Sigal Kook Avivi, an Israeli human rights activist, said: “We are very worried that the conviction stands because it opens the door for the Israelis to sue her if they want to.
“This is not an isolated case. We believe it has lessons for what happens to women all around the world,” Avivi said.
Others have expressed concern that Tuesday’s sentence will prevent women in Cyprus from reporting rapes.
But Israeli lawyer Nir Islovich, who represented four of the 12 men in the case, welcomed the decision. “What was important to us was that she would be convicted of the charges brought against her,” he said.
“That happened with full adoption of the facts as presented by my clients. As for clemency, we strongly oppose it and will act against it if she will not express genuine remorse.”

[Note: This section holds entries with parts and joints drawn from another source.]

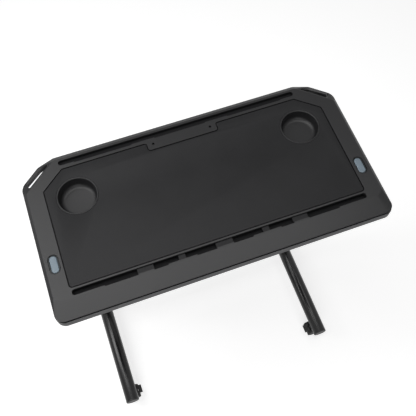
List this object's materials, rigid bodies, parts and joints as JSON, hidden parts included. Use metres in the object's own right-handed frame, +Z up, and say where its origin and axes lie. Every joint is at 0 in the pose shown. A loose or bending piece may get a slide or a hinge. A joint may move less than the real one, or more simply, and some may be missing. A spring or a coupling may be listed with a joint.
{
  "type": "trainer desk",
  "caption": "Rolling desk for indoor cycling: moulded tray with cup wells and device slots on telescoping columns, released by buttons, over a castored floor frame.",
  "frame": {"origin": "centre of the bounding box's bottom face, on the floor in the middle of the floor frame", "axes": "+X to the rider's right across the tray, +Y away from the rider, +Z up"},
  "size_m": [0.798, 0.49, 0.96],
  "materials": {
    "top_plastic": "fine textured, dark grey",
    "lower_plastic": "fine textured, grey",
    "mat_surface": "matte, near black",
    "well_plastic": "satin, dark grey",
    "button_plastic": "satin, blue grey",
    "bezel_plastic": "satin, dark slate",
    "frame_paint": "satin powder coat, black",
    "column_paint": "smooth satin, dark grey",
    "black_plastic": "moulded, black",
    "steel": "zinc plated",
    "tread": "matte, black"
  },
  "bodies": {
    "base": {"crossbar": "frame_paint", "floor_tube_left": "frame_paint", "floor_tube_right": "frame_paint", "column_foot_left": "frame_paint", "column_foot_right": "frame_paint", "outer_column_left": "frame_paint", "outer_column_right": "frame_paint", "column_collar_left": "black_plastic", "column_collar_right": "black_plastic", "tube_cap_near_left": "black_plastic", "tube_cap_far_left": "black_plastic", "tube_cap_near_right": "black_plastic", "tube_cap_far_right": "black_plastic", "caster_socket_near_left": "steel", "caster_socket_far_left": "steel", "caster_socket_near_right": "steel", "caster_socket_far_right": "steel"},
    "desk": {"top_cover": "top_plastic", "bottom_cover": "lower_plastic", "desk_mat": "mat_surface", "cup_holder_left": "well_plastic", "cup_holder_right": "well_plastic", "button_bezel_left": "bezel_plastic", "button_bezel_right": "bezel_plastic", "support_arm_left": "steel", "support_arm_right": "steel", "inner_column_left": "column_paint", "inner_column_right": "column_paint", "column_plug_left": "black_plastic", "column_plug_right": "black_plastic", "button_spring_left": "steel", "button_spring_right": "steel"},
    "button_left": {"release_button_left": "button_plastic"},
    "button_right": {"release_button_right": "button_plastic"},
    "lever_left": {"release_lever_left": "steel"},
    "lever_right": {"release_lever_right": "steel"},
    "rod_left": {"pull_rod_left": "steel"},
    "rod_right": {"pull_rod_right": "steel"},
    "pin_left": {"lock_pin_left": "steel"},
    "pin_right": {"lock_pin_right": "steel"},
    "caster_near_left": {"caster_housing_near_left": "black_plastic"},
    "caster_far_left": {"caster_housing_far_left": "black_plastic"},
    "caster_near_right": {"caster_housing_near_right": "black_plastic"},
    "caster_far_right": {"caster_housing_far_right": "black_plastic"},
    "wheel_near_left_a": {"caster_wheel_near_left_a": "tread"},
    "wheel_near_left_b": {"caster_wheel_near_left_b": "tread"},
    "wheel_far_left_a": {"caster_wheel_far_left_a": "tread"},
    "wheel_far_left_b": {"caster_wheel_far_left_b": "tread"},
    "wheel_near_right_a": {"caster_wheel_near_right_a": "tread"},
    "wheel_near_right_b": {"caster_wheel_near_right_b": "tread"},
    "wheel_far_right_a": {"caster_wheel_far_right_a": "tread"},
    "wheel_far_right_b": {"caster_wheel_far_right_b": "tread"},
    "brake_near_left": {"caster_brake_near_left": "black_plastic"},
    "brake_far_left": {"caster_brake_far_left": "black_plastic"},
    "brake_near_right": {"caster_brake_near_right": "black_plastic"},
    "brake_far_right": {"caster_brake_far_right": "black_plastic"}
  },
  "joints": [
    {"name": "height_adjust", "type": "slide", "parent": "base", "child": "desk", "axis": [0, 0, 1], "range_m": [-0.12, 0.24]},
    {"name": "button_press_left", "type": "slide", "parent": "desk", "child": "button_left", "axis": [0, 0, -1], "range_m": [0, 0.004], "stiffness_N_per_m": 1500, "springref_m": -0.002, "deforming": ["button_spring_left"]},
    {"name": "button_press_right", "type": "slide", "parent": "desk", "child": "button_right", "axis": [0, 0, -1], "range_m": [0, 0.004], "stiffness_N_per_m": 1500, "springref_m": -0.002, "deforming": ["button_spring_right"]},
    {"name": "lever_rock_left", "type": "hinge", "parent": "desk", "child": "lever_left", "pos_m": [-0.371, 0.013, 0.94604], "axis": [1, 0, 0], "range_deg": [0, 3.1]},
    {"name": "lever_rock_right", "type": "hinge", "parent": "desk", "child": "lever_right", "pos_m": [0.371, 0.013, 0.94604], "axis": [1, 0, 0], "range_deg": [0, 3.1]},
    {"name": "rod_lift_left", "type": "slide", "parent": "desk", "child": "rod_left", "axis": [0, 0, 1], "range_m": [0, 0.0059]},
    {"name": "rod_lift_right", "type": "slide", "parent": "desk", "child": "rod_right", "axis": [0, 0, 1], "range_m": [0, 0.0059]},
    {"name": "pin_retract_left", "type": "slide", "parent": "desk", "child": "pin_left", "axis": [0, 1, 0], "range_m": [0, 0.0059]},
    {"name": "pin_retract_right", "type": "slide", "parent": "desk", "child": "pin_right", "axis": [0, 1, 0], "range_m": [0, 0.0059]},
    {"name": "swivel_near_left", "type": "hinge", "parent": "base", "child": "caster_near_left", "pos_m": [-0.345, -0.205, 0.07], "axis": [0, 0, 1], "continuous": true},
    {"name": "swivel_far_left", "type": "hinge", "parent": "base", "child": "caster_far_left", "pos_m": [-0.345, 0.205, 0.07], "axis": [0, 0, 1], "continuous": true},
    {"name": "swivel_near_right", "type": "hinge", "parent": "base", "child": "caster_near_right", "pos_m": [0.345, -0.205, 0.07], "axis": [0, 0, 1], "continuous": true},
    {"name": "swivel_far_right", "type": "hinge", "parent": "base", "child": "caster_far_right", "pos_m": [0.345, 0.205, 0.07], "axis": [0, 0, 1], "continuous": true},
    {"name": "roll_near_left_a", "type": "hinge", "parent": "caster_near_left", "child": "wheel_near_left_a", "pos_m": [-0.337, -0.205, 0.021], "axis": [0, 1, 0], "continuous": true},
    {"name": "roll_near_left_b", "type": "hinge", "parent": "caster_near_left", "child": "wheel_near_left_b", "pos_m": [-0.337, -0.205, 0.021], "axis": [0, 1, 0], "continuous": true},
    {"name": "roll_far_left_a", "type": "hinge", "parent": "caster_far_left", "child": "wheel_far_left_a", "pos_m": [-0.337, 0.205, 0.021], "axis": [0, 1, 0], "continuous": true},
    {"name": "roll_far_left_b", "type": "hinge", "parent": "caster_far_left", "child": "wheel_far_left_b", "pos_m": [-0.337, 0.205, 0.021], "axis": [0, 1, 0], "continuous": true},
    {"name": "roll_near_right_a", "type": "hinge", "parent": "caster_near_right", "child": "wheel_near_right_a", "pos_m": [0.337, -0.205, 0.021], "axis": [0, 1, 0], "continuous": true},
    {"name": "roll_near_right_b", "type": "hinge", "parent": "caster_near_right", "child": "wheel_near_right_b", "pos_m": [0.337, -0.205, 0.021], "axis": [0, 1, 0], "continuous": true},
    {"name": "roll_far_right_a", "type": "hinge", "parent": "caster_far_right", "child": "wheel_far_right_a", "pos_m": [0.337, 0.205, 0.021], "axis": [0, 1, 0], "continuous": true},
    {"name": "roll_far_right_b", "type": "hinge", "parent": "caster_far_right", "child": "wheel_far_right_b", "pos_m": [0.337, 0.205, 0.021], "axis": [0, 1, 0], "continuous": true},
    {"name": "brake_press_near_left", "type": "hinge", "parent": "caster_near_left", "child": "brake_near_left", "pos_m": [-0.323, -0.205, 0.0425], "axis": [0, 1, 0], "range_deg": [0, 12]},
    {"name": "brake_press_far_left", "type": "hinge", "parent": "caster_far_left", "child": "brake_far_left", "pos_m": [-0.323, 0.205, 0.0425], "axis": [0, 1, 0], "range_deg": [0, 12]},
    {"name": "brake_press_near_right", "type": "hinge", "parent": "caster_near_right", "child": "brake_near_right", "pos_m": [0.323, -0.205, 0.0425], "axis": [0, -1, 0], "range_deg": [0, 12]},
    {"name": "brake_press_far_right", "type": "hinge", "parent": "caster_far_right", "child": "brake_far_right", "pos_m": [0.323, 0.205, 0.0425], "axis": [0, -1, 0], "range_deg": [0, 12]}
  ],
  "couplings": [
    {"joint": "lever_rock_left", "follows": "button_press_left", "rad_per_m": 13.423},
    {"joint": "rod_lift_left", "follows": "button_press_left", "ratio": 1.4631},
    {"joint": "pin_retract_left", "follows": "button_press_left", "ratio": 1.4631},
    {"joint": "lever_rock_right", "follows": "button_press_right", "rad_per_m": 13.423},
    {"joint": "rod_lift_right", "follows": "button_press_right", "ratio": 1.4631},
    {"joint": "pin_retract_right", "follows": "button_press_right", "ratio": 1.4631}
  ]
}
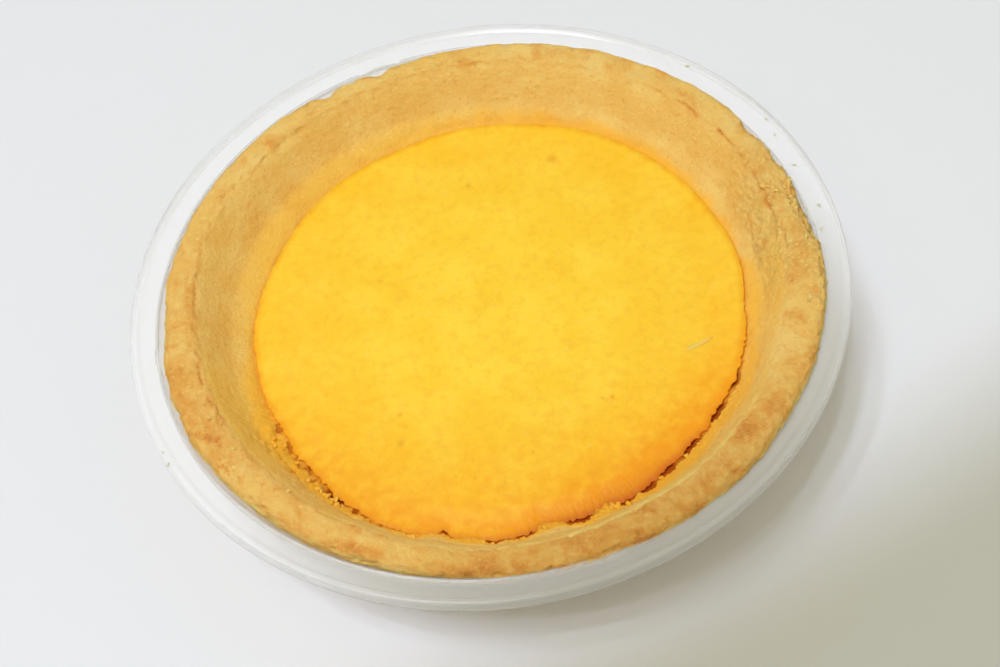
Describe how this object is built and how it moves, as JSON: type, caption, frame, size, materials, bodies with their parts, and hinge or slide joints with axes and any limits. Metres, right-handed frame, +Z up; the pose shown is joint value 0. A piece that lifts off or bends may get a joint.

At the same time, the outcome did little to quell the outrage of women’s rights campaigners on social media, one of whom described as “grotesque” the judge’s decision to give the British teenager “a second chance” when they insisted she had not been given a first chance – and was in fact the victim of a miscarriage of justice.
Author, broadcaster and star columnist for The Times (London) Caitlin Moran, who is married to a Greek Cypriot in London, told her 817,700 followers on Twitter that: “My teenage daughters are half Greek-Cypriot, and there’s no WAY I’d take them back there on holiday with the justice system this catastrophically biased and flawed. That verdict means Cyprus isn’t safe for women.”